DAN BOYLAN

ARTIST STATEMENT

I have pursued painting practically all of my life. When I was young I had other explanations for painting, mostly borrowed from other artists. The decisions I make during the process of painting are mainly instinctive and have evolved over a period of years. I still think art is a hard thing to define; it defies any kind of real logic, especially when you compare painting to other professions. It remains an unanswered question for me. Now, at 66 years of age my work has become my iden­tity: it represents who I am.

These images that I paint are a fragment of the visions that I started out with as a boy. Still, they are a chronology of those original visions, influenced over time and altered by N.C. Wyeth, Picasso, Maxfield Parrish, Norman Rockwell, Larry rivers, Jackson Pollack, Willem DeKooning, Franz Kline, Richard Diebenkorn, Nathan Olivera, Rembrandt, Vermeer, Odd Nerdrum, Van Gogh, most of the impressionists and post imp­ress­ionists, Goya, Velasquez, Titian, Michael­angelo, Turner, the poetry of Blake and Milton, Roman Catholicism, the Irish poets and writers, my father and uncle, 20 years in San Francisco a year in South America, 60s music, alcohol and Billy Holiday.

BIOGRAPHY

Dan Boylan was born in Omaha, Nebraska in 1940. He attended the University of Nebraska at Omaha and finished his education in art after moving to California in 1961. He returned to Omaha in 1984 to paint full time and shows his work in galleries around the Midwest.

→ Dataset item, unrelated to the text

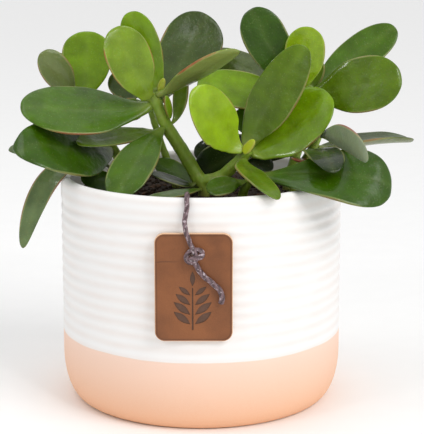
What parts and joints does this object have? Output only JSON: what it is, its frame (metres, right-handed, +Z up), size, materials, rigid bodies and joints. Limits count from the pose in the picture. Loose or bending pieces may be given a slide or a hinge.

His work is locally seen at the Dundee Gallery and Bemis Center in Omaha. He is also represented by Vivian Kiechel, a fine art dealer.

Dan's exploration of painting takes him through the worlds of nature: the Midwestern landscape, the city scene and ultimately to the subject of the human figure. He has had one man shows from the Joslyn Art Museum in 1989 to the Preston Contemporary Art Center in Las Cruces, New Mexico in 2008. His work is in private and cor­porate collections from ConAgra Foods to Senator Ben Nelson in Washington, DC.